Had Joginder Singh not been a progressive, he would have told his guest flatly, ‘Enough, enough, Tirpathi Sahib, that’s quite enough. I have no more strength left to listen to your stories. Please . . .’ But he thought, ‘No, no, I’m a progressive. I shouldn’t say this. It’s my own fault that I no longer like his stories. They must have something good in them. After all, I did like his stories before. In fact, I thought they were excellent. I . . . I’ve become biased.’

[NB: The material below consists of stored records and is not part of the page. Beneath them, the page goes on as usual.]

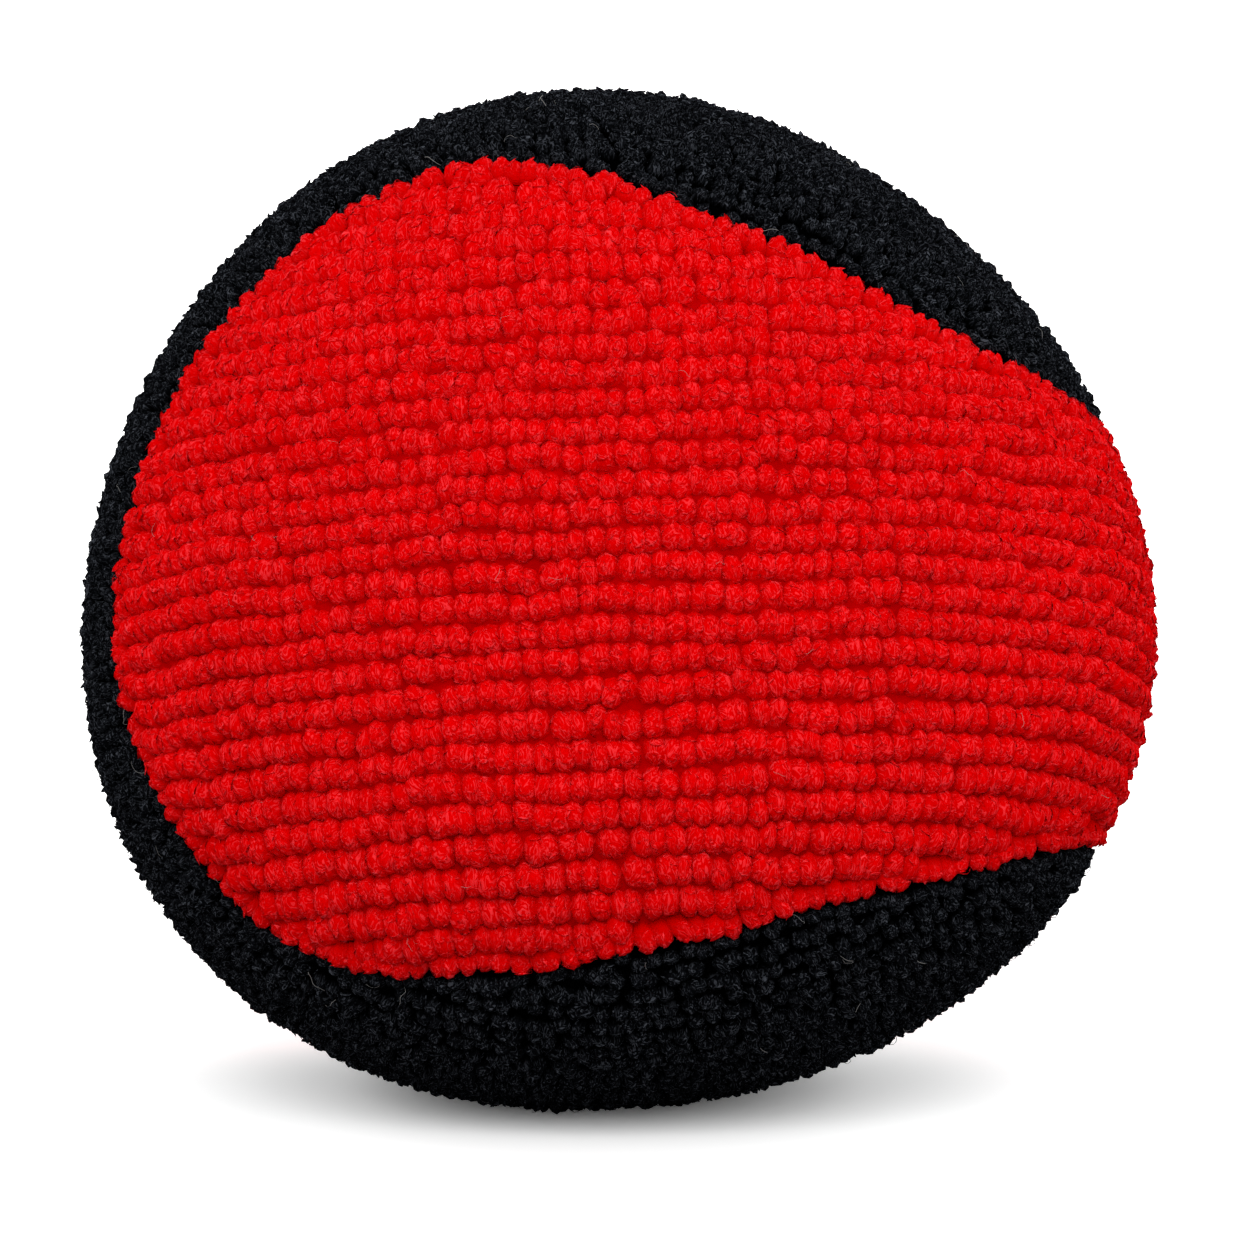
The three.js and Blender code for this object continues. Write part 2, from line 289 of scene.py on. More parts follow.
def pouch_form(points):
    turn = np.arctan2(points[:, 2], points[:, 0])
    pucker = PUCKER_DEPTH * np.sin(PUCKERS * turn) * np.exp(-np.abs(points[:, 1]) / PUCKER_REACH)
    return at_depth(points, POUCH_DEPTH + PUCKER_DEPTH + pucker)


for side, name, node in (
    (-1, "pouch_front_cloth", "pouch_front_panel"),
    (1, "pouch_back_cloth", "pouch_back_panel"),
):
    pouch_shape = bmesh.new()
    bmesh.ops.create_icosphere(pouch_shape, subdivisions=6, radius=BLANK_RADIUS)
    bmesh.ops.bisect_plane(
        pouch_shape,
        geom=[*pouch_shape.verts, *pouch_shape.edges, *pouch_shape.faces],
        plane_co=(0, side * POUCH_SEAM_HALF * MM, 0),
        plane_no=(0, -side, 0),
        clear_outer=True,
    )
    bmesh.ops.translate(pouch_shape, vec=BALL_MIDDLE, verts=pouch_shape.verts)
    moved_vertices(pouch_shape, pouch_form)
    for drop, inset in ((POUCH_TURN_DEPTH, 0), (POUCH_ALLOWANCE_DROP, POUCH_ALLOWANCE)):
        rim = [edge for edge in pouch_shape.edges if edge.is_boundary]
        turned = bmesh.ops.extrude_edge_only(pouch_shape, edges=rim)["geom"]
        for vertex in [part for part in turned if isinstance(part, bmesh.types.BMVert)]:
            outwards = vertex.co - BALL_MIDDLE
            outwards.y = 0
            vertex.co -= outwards.normalized() * drop * MM
            vertex.co.y += side * inset * MM
    bmesh.ops.recalc_face_normals(pouch_shape, faces=pouch_shape.faces)
    bmesh.ops.solidify(pouch_shape, geom=pouch_shape.faces[:], thickness=POUCH_CLOTH * MM)
    put_in_order(pouch_shape)
    pouch_cloth = finished(name, pouch_shape, cotton_material, [node])


# Threads of the pouch's seam. Two-ply cotton: a needle thread and a bobbin thread from the machine, and a
# hand-sewn one, knotted at both ends, that closes the gap through which the pouch was filled.
POUCH_THREAD = 0.3
POUCH_THREAD_OFFSET = 0.3
POUCH_NEEDLE_DEPTH = 5.05
POUCH_BOBBIN_DEPTH = 5.65
POUCH_STITCHES = 40
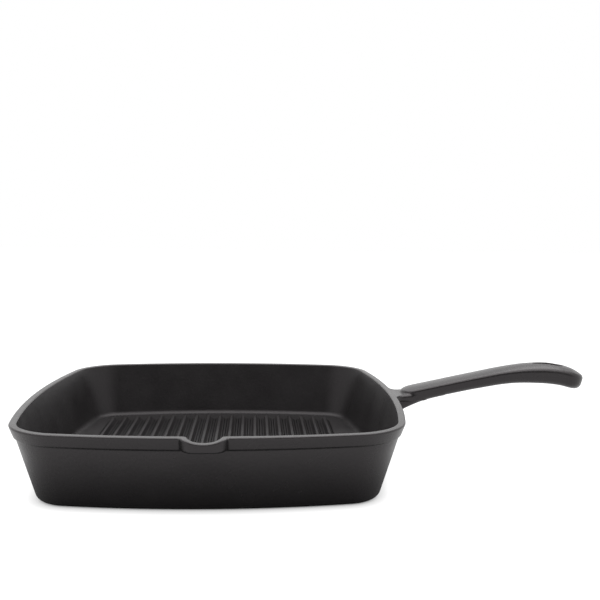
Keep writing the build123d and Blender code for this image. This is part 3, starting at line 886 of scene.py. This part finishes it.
def surround():
    """White to the camera. In reflections white behind and beside the pan, and in front of it
    bright near the horizon and dark above; dim for all other light.
    """
    world = bpy.data.worlds.new("studio")
    world.use_nodes = True
    tree = world.node_tree
    tree.nodes.clear()
    direction = tree.nodes.new("ShaderNodeTexCoord").outputs["Generated"]
    parts = node(tree, "ShaderNodeSeparateXYZ", Vector=direction)
    front = tree.nodes.new("ShaderNodeMapRange")
    tree.links.new(parts.outputs["Z"], front.inputs["Value"])
    beside = tree.nodes.new("ShaderNodeMapRange")
    tree.links.new(parts.outputs["Y"], beside.inputs["Value"])
    for ranged, values in ((front, (0.10, 0.26, 0.75, 0.06)), (beside, (-0.97, -0.5, 0.0, 1.0))):
        ranged.interpolation_type = "SMOOTHSTEP"
        for key, value in zip(("From Min", "From Max", "To Min", "To Max"), values):
            ranged.inputs[key].default_value = value
    backdrop = node(tree, "ShaderNodeMix", i0=beside.outputs["Result"], i2=front.outputs["Result"], i3=1.0)
    camera_ray, mirror_ray = ray_kinds(tree)
    mirrored = node(tree, "ShaderNodeMix", i0=mirror_ray)
    mirrored.inputs[2].default_value = 0.3
    tree.links.new(backdrop.outputs[0], mirrored.inputs[3])
    strength = node(tree, "ShaderNodeMath", i0=mirrored.outputs[0], i1=camera_ray)
    strength.operation = "MAXIMUM"
    background = node(tree, "ShaderNodeBackground", Color=(1, 1, 1, 1), Strength=strength.outputs[0])
    output = tree.nodes.new("ShaderNodeOutputWorld")
    tree.links.new(background.outputs[0], output.inputs[0])
    bpy.context.scene.world = world


def soft_light(name, place, target, size, power):
    """A square soft light that faces a target, both in metres."""
    light = bpy.data.lights.new(name, "AREA")
    light.shape = "SQUARE"
    light.size = size
    light.energy = power
    piece = bpy.data.objects.new(name, light)
    piece.location = place
    piece.rotation_euler = (Vector(target) - Vector(place)).to_track_quat("-Z", "Y").to_euler()
    bpy.context.scene.collection.objects.link(piece)


# The photograph's camera, fitted to the pan: turns in radians, place in metres, lens in mm
YAW, PITCH, ROLL = 0.0559, 0.0878, 0.0118
CAMERA_PLACE = (0.029357, -0.625708, 0.179916)
LENS = 48.410
SENSOR_WIDTH = 36.0


def camera():
    """The camera at the photograph's place."""
    right = Vector((cos(YAW), -sin(YAW), 0))
    ahead = Vector((sin(YAW), cos(YAW), 0))
    up = ahead * sin(PITCH) + Vector((0, 0, cos(PITCH)))
    forward = ahead * cos(PITCH) - Vector((0, 0, sin(PITCH)))
    across = right * cos(ROLL) + up * sin(ROLL)
    upward = up * cos(ROLL) - right * sin(ROLL)
    data = bpy.data.cameras.new("camera")
    data.sensor_width = SENSOR_WIDTH
    data.lens = LENS
    piece = bpy.data.objects.new("camera", data)
    axes = Matrix((across, upward, -forward)).transposed()
    piece.matrix_world = Matrix.Translation(CAMERA_PLACE) @ axes.to_4x4()
    bpy.context.scene.collection.objects.link(piece)
    bpy.context.scene.camera = piece


floor()
surround()
soft_light("overhead", (0.05, 0.25, 1.3), (0.05, 0.25, 0.0), 2.2, 28.0)
camera()
bpy.context.scene.view_settings.view_transform = "Standard"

For one whole week this conflict continued to ravage Joginder Singh’s progressive mind. He thought so hard and so much that he reached a point where he couldn’t think any more. All kinds of thoughts assailed his mind, but he’d lost the ability to sort them out properly. Slowly his confusion grew so intense and unforgiving that he began to hallucinate: he imagined he was stranded in a gigantic house during a hurricane, the numerous windows being blown open by gusts of merciless wind and he didn’t know how to close them all at once.
A full twenty days passed but Tirpathi showed no sign of leaving. Joginder Singh began to feel edgy. Every evening when Tirpathi treated him to a fresh story he’d written during the day, Joginder only heard flies buzzing in his ears and his mind began to wander.
One evening Tirpathi read out a brand new story that focused on the sexual relations of a man and a woman. Joginder Singh was shocked to realize that for exactly three weeks he had spent every night sleeping under the same covers with a long-bearded man rather than with his own wife. The thought stirred up a veritable riot inside of him, at least for a moment. ‘Heavens, what a guest I’m stuck with!’ he said to himself. ‘Is he a leech or something? Why doesn’t he leave? And why am I forgetting his Begum Sahiba and daughter. The whole family has moved in. He hasn’t even considered that it will crush us poor people. I’m an ordinary employee of the post office. All I make is fifty rupees a month. How long will I have to play host to him? And listen to his short stories that just keep coming one after the other? I’m a human being after all, not some metal footlocker. And worst of all, I can’t even sleep with my wife. These long winter nights, my God, how they’ve been wasted!’